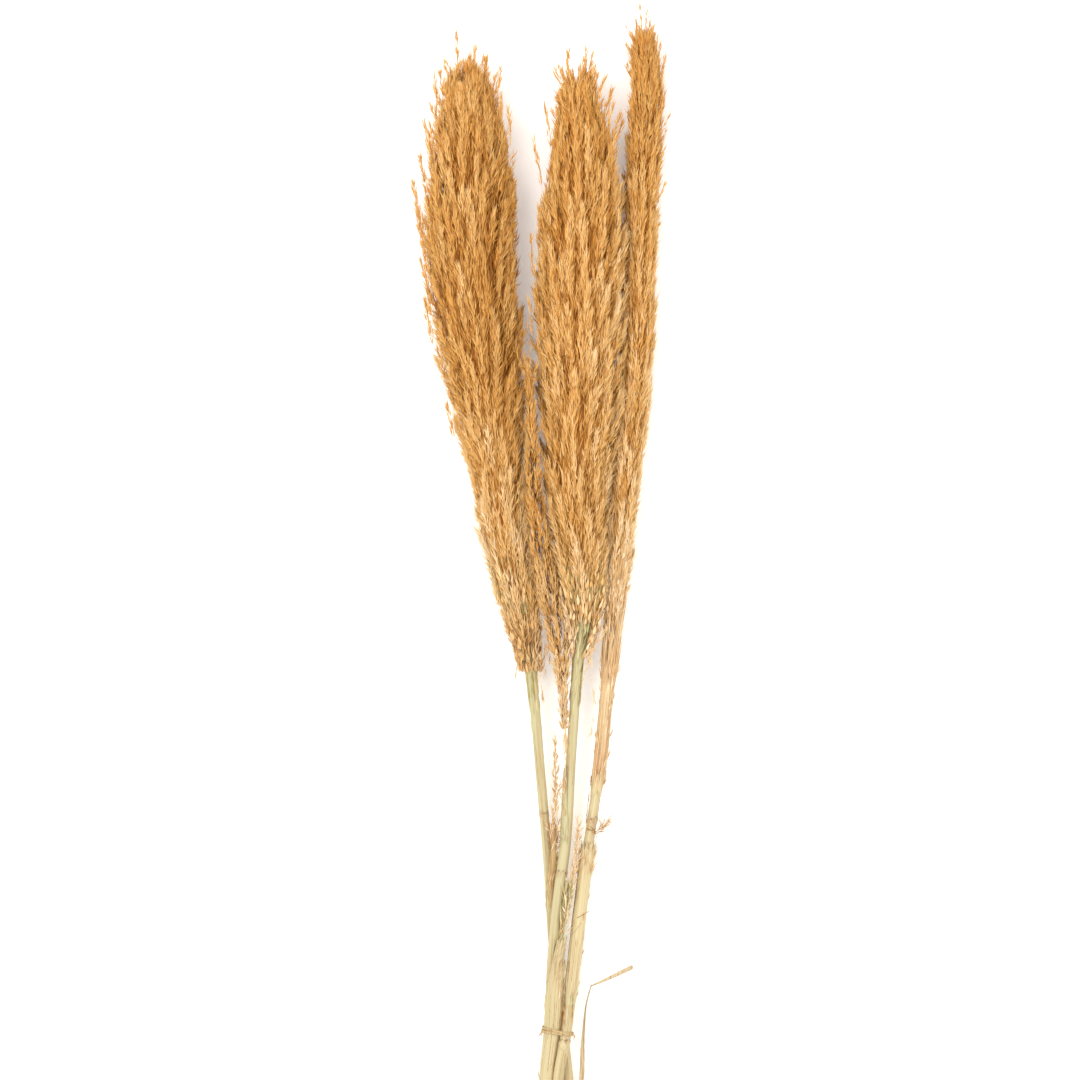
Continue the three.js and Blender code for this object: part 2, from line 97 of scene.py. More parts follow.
# y, centre x, centre z, half width
PLUME_LEFT = [
    (392.3, -29.5, 30.0, 13.0), (440, -38.0, 31.0, 20.5), (520, -54.6, 32.5, 24.4),
    (600, -66.2, 34.0, 29.7), (690, -77.5, 35.0, 41.5), (790, -89.5, 35.0, 48.5),
    (870, -93.5, 34.8, 48.5), (950, -94.5, 34.0, 41.0), (1000, -97.0, 31.5, 25.5),
    (1034, -97.5, 30.0, 12.5), (1056, -98.0, 28.0, 3.5),
]
PLUME_MIDDLE = [
    (406.3, 22.0, 34.0, 12.0), (440, 27.0, 35.0, 21.0), (520, 24.0, 36.0, 29.5),
    (600, 21.5, 37.0, 37.0), (690, 23.6, 36.0, 44.4), (790, 23.5, 35.4, 48.5),
    (870, 26.0, 35.4, 45.5), (950, 27.0, 34.5, 32.0), (1006, 22.0, 33.0, 15.0),
    (1048, 19.5, 31.0, 3.5),
]
PLUME_RIGHT = [
    (422.3, 58.3, 24.2, 8.0), (465, 61.6, 24.0, 11.5), (520, 68.0, 23.0, 15.0),
    (573, 71.6, 22.0, 15.6), (627, 76.6, 21.0, 16.6), (735, 85.4, 20.0, 17.2),
    (843, 88.6, 20.0, 17.6), (951, 93.6, 19.8, 17.8), (1036, 96.4, 19.5, 14.5),
    (1064, 93.5, 19.0, 9.0), (1094, 89.5, 18.0, 2.0),
]
PLUME_SLENDER = [
    (330, 7.2, 37.4, 2.0), (379, 4.6, 38.6, 5.2), (422, 1.0, 38.0, 9.8), (465, -8.8, 37.0, 13.0),
    (520, -18.0, 40.0, 12.0), (573, -25.4, 43.0, 9.5), (627, -27.8, 45.5, 6.0),
    (681, -30.4, 47.5, 3.2), (735, -33.0, 48.5, 1.2),
]
LEFT_DEPTH, MIDDLE_DEPTH, RIGHT_DEPTH, SLENDER_DEPTH = 0.68, 0.76, 1.0, 0.9
for rows in (PLUME_LEFT, PLUME_MIDDLE, PLUME_RIGHT, PLUME_SLENDER):
    print("a plume from y =", rows[0][0], "to", rows[-1][0], "mm")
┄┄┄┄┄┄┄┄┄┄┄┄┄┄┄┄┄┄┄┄
> **Directions for this task**
Set every line of the listing down word for word.

> **Output of the task**
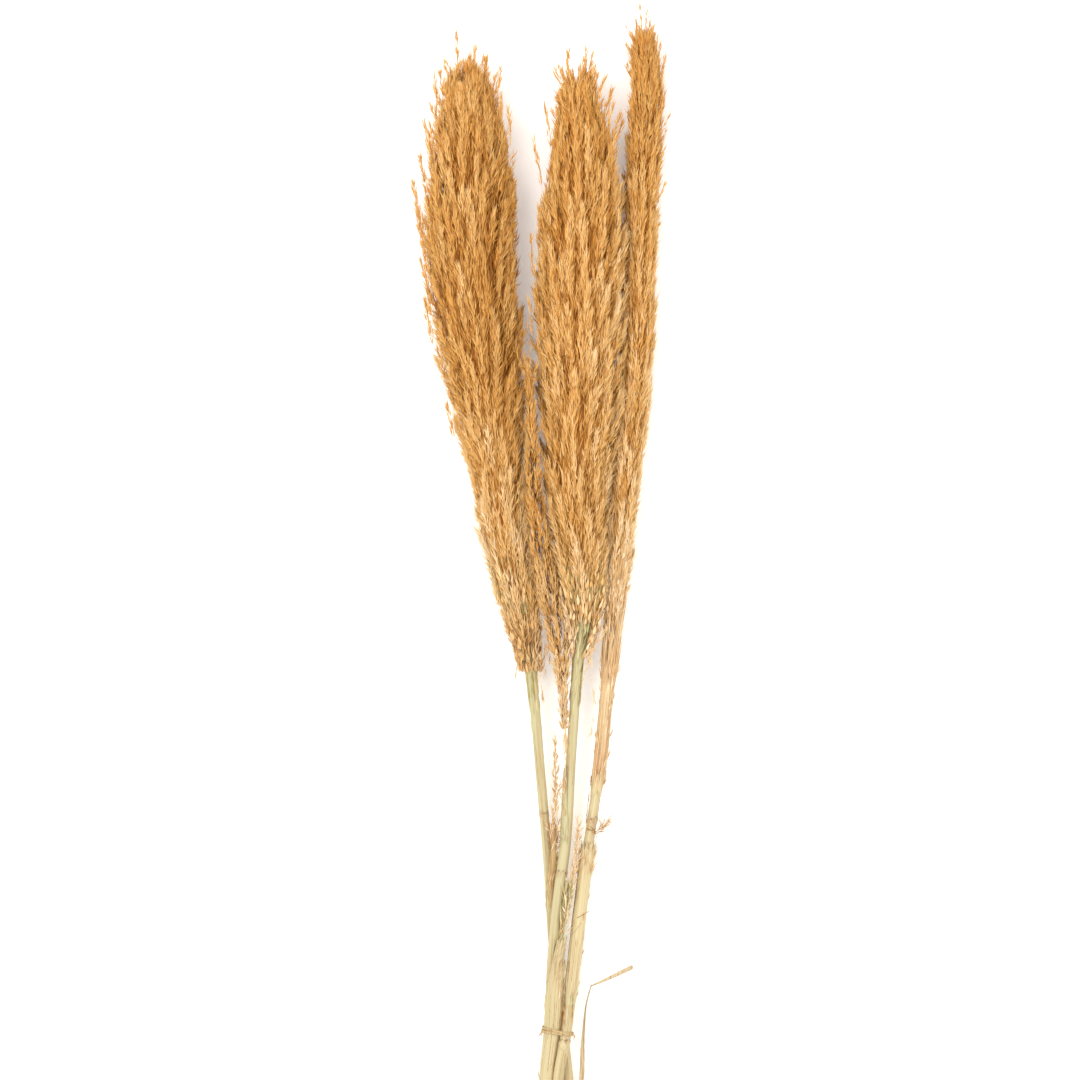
Continue the three.js and Blender code for this object: part 2, from line 97 of scene.py. More parts follow.
# y, centre x, centre z, half width
PLUME_LEFT = [
    (392.3, -29.5, 30.0, 13.0), (440, -38.0, 31.0, 20.5), (520, -54.6, 32.5, 24.4),
    (600, -66.2, 34.0, 29.7), (690, -77.5, 35.0, 41.5), (790, -89.5, 35.0, 48.5),
    (870, -93.5, 34.8, 48.5), (950, -94.5, 34.0, 41.0), (1000, -97.0, 31.5, 25.5),
    (1034, -97.5, 30.0, 12.5), (1056, -98.0, 28.0, 3.5),
]
PLUME_MIDDLE = [
    (406.3, 22.0, 34.0, 12.0), (440, 27.0, 35.0, 21.0), (520, 24.0, 36.0, 29.5),
    (600, 21.5, 37.0, 37.0), (690, 23.6, 36.0, 44.4), (790, 23.5, 35.4, 48.5),
    (870, 26.0, 35.4, 45.5), (950, 27.0, 34.5, 32.0), (1006, 22.0, 33.0, 15.0),
    (1048, 19.5, 31.0, 3.5),
]
PLUME_RIGHT = [
    (422.3, 58.3, 24.2, 8.0), (465, 61.6, 24.0, 11.5), (520, 68.0, 23.0, 15.0),
    (573, 71.6, 22.0, 15.6), (627, 76.6, 21.0, 16.6), (735, 85.4, 20.0, 17.2),
    (843, 88.6, 20.0, 17.6), (951, 93.6, 19.8, 17.8), (1036, 96.4, 19.5, 14.5),
    (1064, 93.5, 19.0, 9.0), (1094, 89.5, 18.0, 2.0),
]
PLUME_SLENDER = [
    (330, 7.2, 37.4, 2.0), (379, 4.6, 38.6, 5.2), (422, 1.0, 38.0, 9.8), (465, -8.8, 37.0, 13.0),
    (520, -18.0, 40.0, 12.0), (573, -25.4, 43.0, 9.5), (627, -27.8, 45.5, 6.0),
    (681, -30.4, 47.5, 3.2), (735, -33.0, 48.5, 1.2),
]
LEFT_DEPTH, MIDDLE_DEPTH, RIGHT_DEPTH, SLENDER_DEPTH = 0.68, 0.76, 1.0, 0.9
for rows in (PLUME_LEFT, PLUME_MIDDLE, PLUME_RIGHT, PLUME_SLENDER):
    print("a plume from y =", rows[0][0], "to", rows[-1][0], "mm")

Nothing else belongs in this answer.